I watched her leave. She wore a fur-lined raincoat. She walked down Rue Victor-Massé on the left-hand side of the street and I wondered if she would go into the Tabarin. But she didn’t. She disappeared. Perhaps into the hotel, further down the street? After all, she was just as likely to be the proprietor of a hotel as of a cabaret or a perfumery. He remained sitting at the table, his head lowered, pensive, the cigarette holder dangling from the corner of his mouth, as if he’d just taken a punch. Under the neon light, his face was veiled in a film of sweat and a kind of grey grease that I’ve noticed on the faces of men made to suffer by women. Then he got up, too. He was tall, his back slightly stooped. Through the glass, I saw him walk down Rue Pigalle, moving like a sleepwalker.

That was my first encounter with Dr Bouvière. The second was about a fortnight later, in another café, near Denfert-Rochereau. Paris is a big city, but I think you can meet the same person several times and often in places where it would seem most unlikely: in the metro, on the boulevards…Once, twice, three times, you could almost say that fate — or chance — had a hand in it, and was willing a certain meeting or steering your life in a new direction, but you seldom heed its call. You let the face go, and it remains forever unknown, and you feel relief, but also remorse.
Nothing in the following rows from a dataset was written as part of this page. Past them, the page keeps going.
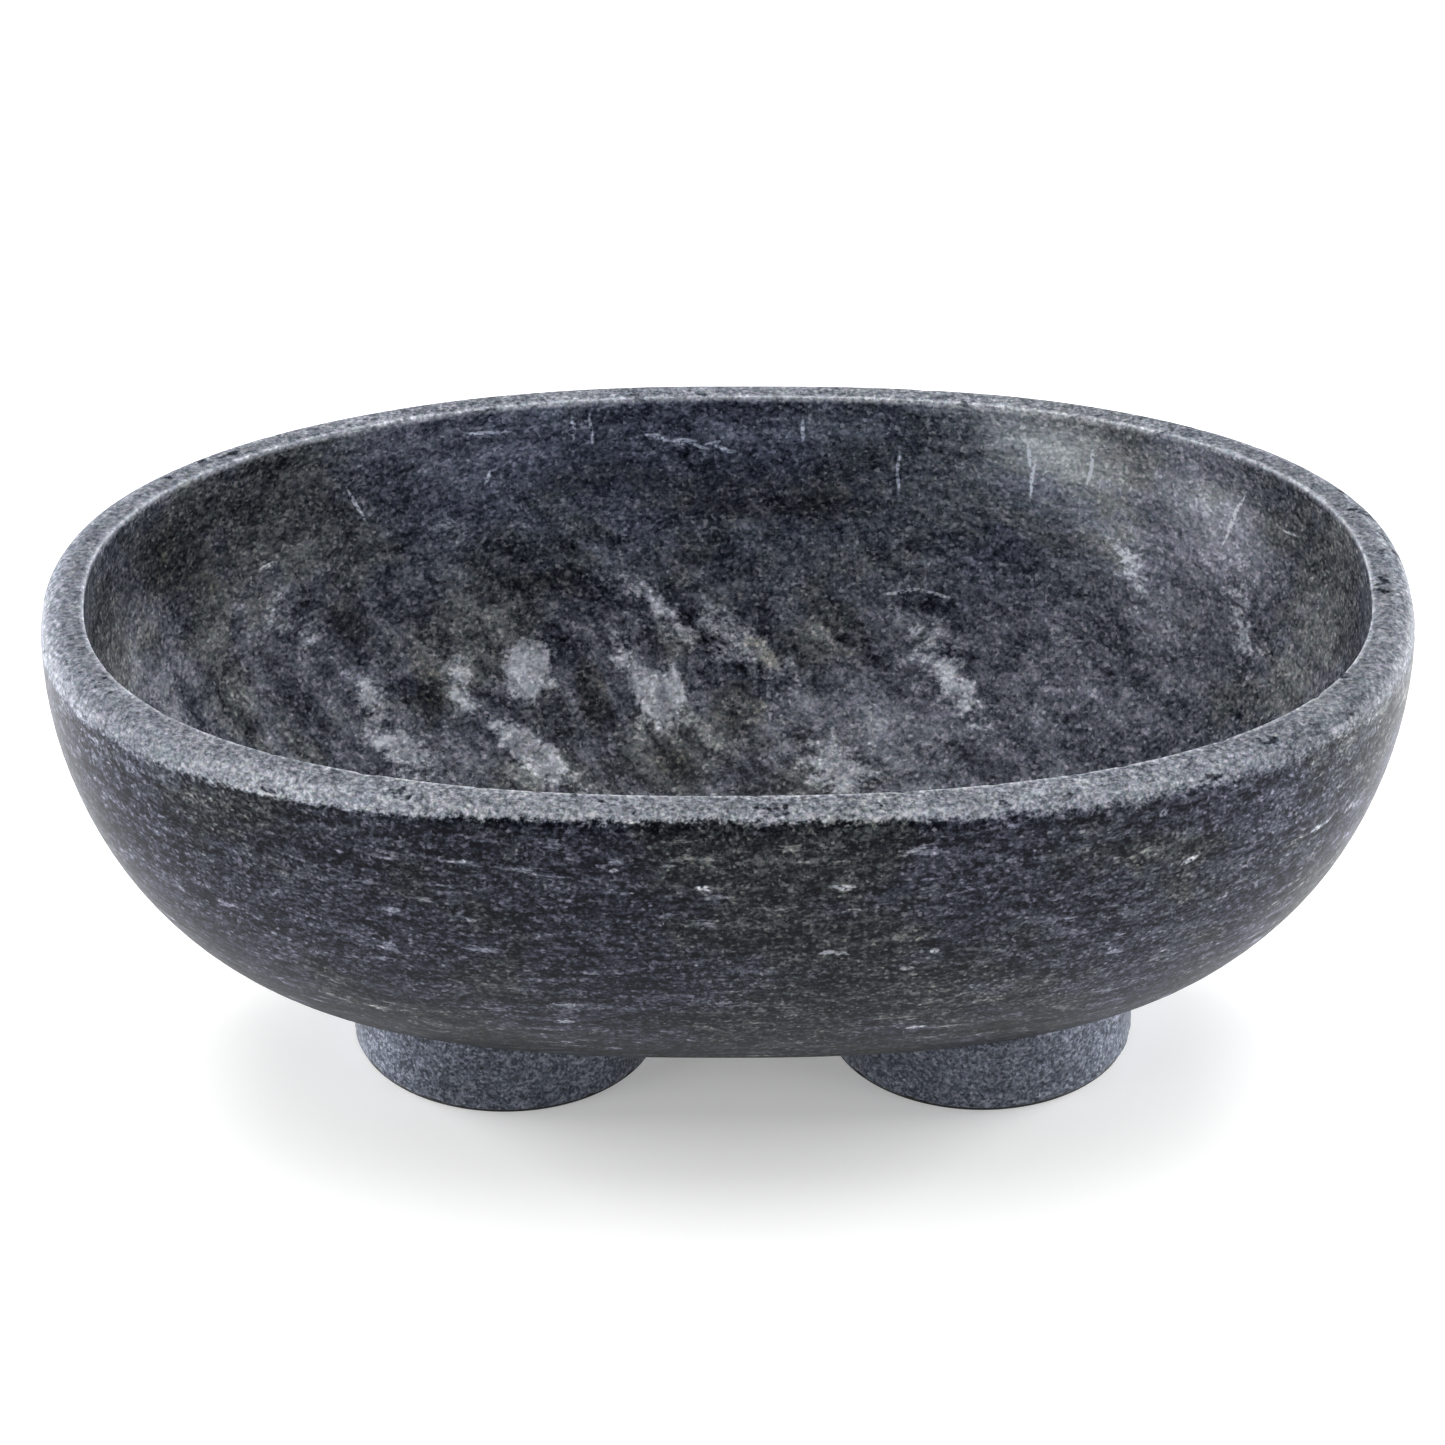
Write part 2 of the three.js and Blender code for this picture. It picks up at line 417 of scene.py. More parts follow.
def bowl_points(profile):
    """Vertices of every ring of the bowl, and then the middles of its underside and its floor."""
    angles = np.linspace(0, 2 * math.pi, PLAN_STEPS, endpoint=False)
    rings = []
    for half_length, height, _ in profile:
        x, y = oval_ring(np.float64(half_length), angles)
        rings.append(np.stack([x, y, np.full_like(x, height)], 1))
    return np.concatenate(rings + [[(0, 0, UNDERSIDE)], [(0, 0, UNDERSIDE + BOWL_FLOOR)]])


def paint_bowl(bowl, points, stretches):
    """Stores which vertices are inside, which carry the painted highlight along the rim's inner edge, and
    how far each is in a patch.
    """
    inner = [1.0 if name in ("lip", "inside", "floor") else 0.0 for name in stretches]
    edge = [1.0 if name == "arris" else 0.0 for name in stretches]
    edge[edge.index(1.0) - 1] = BESIDE_EDGE
    paint(bowl, "inner", np.append(np.repeat(inner, PLAN_STEPS), (0.0, 1.0)))
    paint(bowl, "edge", np.append(np.repeat(edge, PLAN_STEPS), (0.0, 0.0)))
    for name, patches in (("pale", PALE_PATCHES), ("dusky", DUSKY_PATCHES), ("milky", PAINTED_LIGHT_PATCHES)):
        paint(bowl, name, patch_strengths(points, patches))


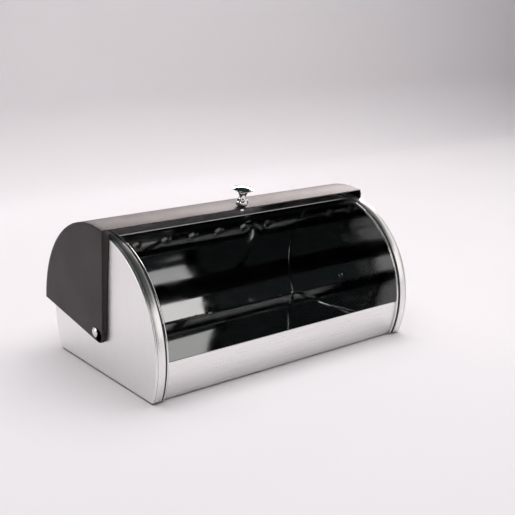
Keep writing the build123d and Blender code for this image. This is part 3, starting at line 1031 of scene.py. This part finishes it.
class BREADBOX_OT_pivots(bpy.types.Operator):
    """Set the domed pivot rivets, and finish the spacers and the stop studs"""

    bl_idname = "breadbox.pivots"
    bl_label = "Pivots and stops"

    def execute(self, context):
        for side, hand in SIDES:
            low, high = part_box(f"{side}_pivot_rivet")
            inner, outer = sorted((low.x * hand, high.x * hand))
            head, rise = 6 * MM, 1.9 * MM
            bore, lip, eye = 1.9 * MM, 2.9 * MM, 3.9 * MM
            floor = inner + 5 * MM
            neck = outer - rise
            plate = SIZE["plate_x"][1] - PLATE_SHEET
            crown = (head**2 + rise**2) / (2 * rise)
            half = asin(head / crown)
            profile = [(0, floor), (bore, floor), (bore, inner + 0.4 * MM)]
            for i in range(9):
                turn = pi - pi * i / 8
                profile.append(
                    (lip + 1.0 * MM * cos(turn), inner + 0.5 * MM - 0.5 * MM * sin(turn))
                )
            profile += [(eye, plate), (RIVET_SHANK, plate), (RIVET_SHANK, neck)]
            profile.append((head - 0.15 * MM, neck))
            for i in range(13):
                turn = half * (1 - i / 12)
                profile.append((crown * sin(turn), outer - crown + crown * cos(turn)))
            origin = Vector((0, *PIVOT))
            outward, across = Vector((hand, 0, 0)), Vector((0, 1, 0))
            piece = turned(
                f"{side}_rivet", bright_chrome(), profile, origin, outward, across, segments=48
            )
            settle(piece, "root", "rivet_steel", f"{side}_pivot_rivet")
            finish_node(f"{side}_pivot_spacer", moulded_rubber("moulded_nylon", 0.4))
            finish_node(f"{side}_stop_studs", bright_chrome())
        return {"FINISHED"}


class BREADBOX_OT_knob(bpy.types.Operator):
    """Turn the knob, and finish its washer and screw"""

    bl_idname = "breadbox.knob"
    bl_label = "Knob"

    def execute(self, context):
        # The washer's middle gives the knob's angle about the pivot.
        low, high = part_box("knob_washer")
        pivot = Vector((0, *PIVOT))
        middle = (low + high) / 2 - pivot
        axis = Vector((0, middle.y, middle.z)).normalized()
        origin = pivot + axis * SIZE["lid_radius"]
        # (radius, height) in millimetres: foot, bulge with its groove, neck, then disc.
        points = [(0, 0.02), (4.3, 0.02), (4.4, 0.12), (4.4, 0.6)]
        points += [(5.4, 0.95), (6.35, 1.5), (7.1, 2.3), (7.6, 3.2), (7.8, 4.1)]
        points += [(7.55, 4.32), (7.42, 4.5), (7.55, 4.68), (7.8, 4.9)]
        points += [(7.8, 5.8), (7.78, 6.6), (7.6, 7.5), (7.2, 8.4), (6.5, 9.1), (5.7, 9.6)]
        points += [(5.15, 10.3), (4.8, 11.2), (4.65, 12.3), (4.62, 13.4), (4.75, 14.8)]
        points += [(5.1, 16.2), (5.7, 17.4), (6.6, 18.6), (8.1, 19.9), (10.0, 20.9), (12.0, 21.6)]
        points += [(12.8, 21.95), (13.2, 22.3), (13.3, 22.6), (13.2, 22.85), (12.8, 23.1)]
        crown = (13.3**2 + 2.8**2) / (2 * 2.8)
        for i in range(1, 15):
            radius = 12.4 * (1 - i / 14)
            points.append((radius, 25.4 - crown + sqrt(crown**2 - radius**2)))
        profile = [(r * MM, h * MM) for r, h in points]
        across = Vector((1, 0, 0))
        piece = turned("turned_knob", bright_chrome(), profile, origin, axis, across, segments=96)
        settle(piece, "lid", "knob_chrome", "knob")
        for node in ("knob_washer", "knob_screw"):
            finish_node(node, bright_chrome())
        return {"FINISHED"}


class BREADBOX_OT_feet(bpy.types.Operator):
    """Finish the four rubber feet"""

    bl_idname = "breadbox.feet"
    bl_label = "Feet"

    def execute(self, context):
        for end in ("front", "back"):
            for side in ("left", "right"):
                finish_node(f"{end}_{side}_foot", moulded_rubber("moulded_rubber_feet", 0.6))
        return {"FINISHED"}


# --- stage ------------------------------------------------------------------------------------

def soft_light(name, place, target, size, power, colour):
    """A large rectangular lamp that faces a point."""
    lamp = bpy.data.lights.new(name, "AREA")
    lamp.shape = "RECTANGLE"
    lamp.size, lamp.size_y = size
    lamp.energy = power
    lamp.color = colour
    holder = bpy.data.objects.new(name, lamp)
    holder.location = place
    facing = Vector(target) - Vector(place)
    holder.rotation_euler = facing.to_track_quat("-Z", "Y").to_euler()
    bpy.context.scene.collection.objects.link(holder)
    return holder


class BREADBOX_OT_stage(bpy.types.Operator):
    """Set the pale floor and backdrop, the soft lights and the camera"""

    bl_idname = "breadbox.stage"
    bl_label = "Stage"

    def execute(self, context):
        context.scene.view_settings.view_transform = "Standard"
        self.backdrop()
        world = bpy.data.worlds.new("dim_room")
        world.use_nodes = True
        background = world.node_tree.nodes["Background"]
        background.inputs["Color"].default_value = (*linear("#4C5455"), 1)
        background.inputs["Strength"].default_value = 0.35
        context.scene.world = world
        # A broad ceiling light fills the shadows; polished steel doesn't show it.
        ceiling = soft_light(
            "ceiling", (0.3, 0.1, 2.0), (0.3, 0.1, 0), (3.2, 3.2), 79, linear("#FFFDFE")
        )
        ceiling.visible_glossy = False
        # The reflections come from broad cards that add no light of their own to the floor.
        cards = (
            ("back_card", (1.7, 2.0, 1.2), (2.8, 1.2), 124, "#FFF6F4"),
            ("right_card", (1.9, -0.2, 1.4), (2.4, 1.2), 9, "#FFF8F8"),
            ("left_card", (-2.0, 0.9, 0.7), (1.4, 1.2), 14, "#FFFDFB"),
            ("front_card", (1.1, -1.9, 0.75), (1.9, 1.4), 10, "#FFFBFA"),
            ("front_left_card", (-2.1, -1.1, 0.8), (0.8, 0.8), 7, "#FAFCFC"),
        )
        for name, place, size, power, tint in cards:
            card = soft_light(name, place, (0, 0, 0.1), size, power, linear(tint))
            card.visible_diffuse = False
        self.camera(context)
        return {"FINISHED"}

    def backdrop(self):
        """A floor that sweeps up into a wall behind the box."""
        floor_end = 1.0
        bend = 0.2
        section = straight((-3.0, 0), (floor_end, 0), 8)
        for i in range(1, 13):
            turn = pi / 2 * i / 12
            section.append((floor_end + bend * sin(turn), bend * (1 - cos(turn))))
        section += straight((floor_end + bend, bend), (floor_end + bend, 0.75), 2)[1:]
        shape = Shape()
        shape.grid(rows_across(section, [-3.2, -1.6, 0, 1.6, 3.2]))
        # Matt wall paint, rolled on: chalky, with no sheen and a barely cloudy tone.
        material, tree, shader, place = start_material(
            "matt_pale_paint", Roughness=0.9, **{"Specular IOR Level": 0.1}
        )
        clouds = sized_pattern(tree, place, 400, detail=3)
        pale = linear("#E9E5E7")
        add_node(
            tree, "ShaderNodeValToRGB", links={"Fac": clouds}, into=shader.inputs["Base Color"],
            stops=[(0.3, tuple(c * 0.98 for c in pale)), (0.7, pale)],
        )
        shape.build("pale_sweep", material, smooth_angle=pi)

    def camera(self, context):
        lens = bpy.data.cameras.new("camera")
        lens.lens = 62.8
        lens.sensor_width = 36
        holder = bpy.data.objects.new("camera", lens)
        holder.location = (-0.6467, -0.8885, 0.4083)
        tilt, heading, roll = 90 - 15.233, -37.797, 0.078
        look = Euler((radians(tilt), 0, radians(heading))).to_matrix()
        holder.rotation_euler = (look @ Matrix.Rotation(radians(roll), 3, "Z")).to_euler()
        context.scene.collection.objects.link(holder)
        context.scene.camera = holder


# --- panel and registration -------------------------------------------------------------------

BUILD_ORDER = (
    BREADBOX_OT_front_panel,
    BREADBOX_OT_back_panel,
    BREADBOX_OT_floor_panel,
    BREADBOX_OT_end_plates,
    BREADBOX_OT_rim_trim,
    BREADBOX_OT_lid_roof,
    BREADBOX_OT_lid_cheeks,
    BREADBOX_OT_pivots,
    BREADBOX_OT_knob,
    BREADBOX_OT_feet,
    BREADBOX_OT_stage,
)


class BREADBOX_PT_sidebar(bpy.types.Panel):
    """The bread box's sizes, finishes and building steps"""

    bl_label = "Bread box"
    bl_idname = "BREADBOX_PT_sidebar"
    bl_space_type = "VIEW_3D"
    bl_region_type = "UI"
    bl_category = "Bread box"

    def draw(self, context):
        for settings in (context.scene.bread_box_sizes, context.scene.bread_box_finish):
            column = self.layout.column(align=True)
            for key in settings.__annotations__:
                column.prop(settings, key)
        for operator in BUILD_ORDER:
            self.layout.operator(operator.bl_idname)


CLASSES = (BreadBoxSizes, BreadBoxFinish, *BUILD_ORDER, BREADBOX_PT_sidebar)


def register():
    for item in CLASSES:
        bpy.utils.register_class(item)
    bpy.types.Scene.bread_box_sizes = PointerProperty(type=BreadBoxSizes)
    bpy.types.Scene.bread_box_finish = PointerProperty(type=BreadBoxFinish)


def unregister():
    del bpy.types.Scene.bread_box_finish
    del bpy.types.Scene.bread_box_sizes
    for item in reversed(CLASSES):
        bpy.utils.unregister_class(item)


def main():
    register()
    for operator in BUILD_ORDER:
        group, name = operator.bl_idname.split(".")
        getattr(getattr(bpy.ops, group), name)()


if __name__ == "__main__":
    main()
I went into the café to buy cigarettes and there was a queue at the counter. The clock on the far wall was showing seven o’clock in the evening. At a table beneath it, in the middle of the red moleskin banquette, I recognised Bouvière. There were a few people with him, but they were sitting on chairs. Bouvière was sitting on the banquette by himself, as if the more comfortable spot was his by right. The grey grease and sweat had disappeared from his face, and the cigarette holder was no longer dangling from the corner of his mouth. He was barely the same man. This time he was talking; he even seemed to be delivering a lecture while the others listened in rapture. One of them was scribbling in a large school exercise book. Girls as well as boys. I don’t know why I was so curious, perhaps that evening it was the need to answer the question I was asking myself: how could a man transform so dramatically depending on whether he’s in Pigalle or Denfert-Rochereau? I had always been very sensitive to the mysteries of Paris.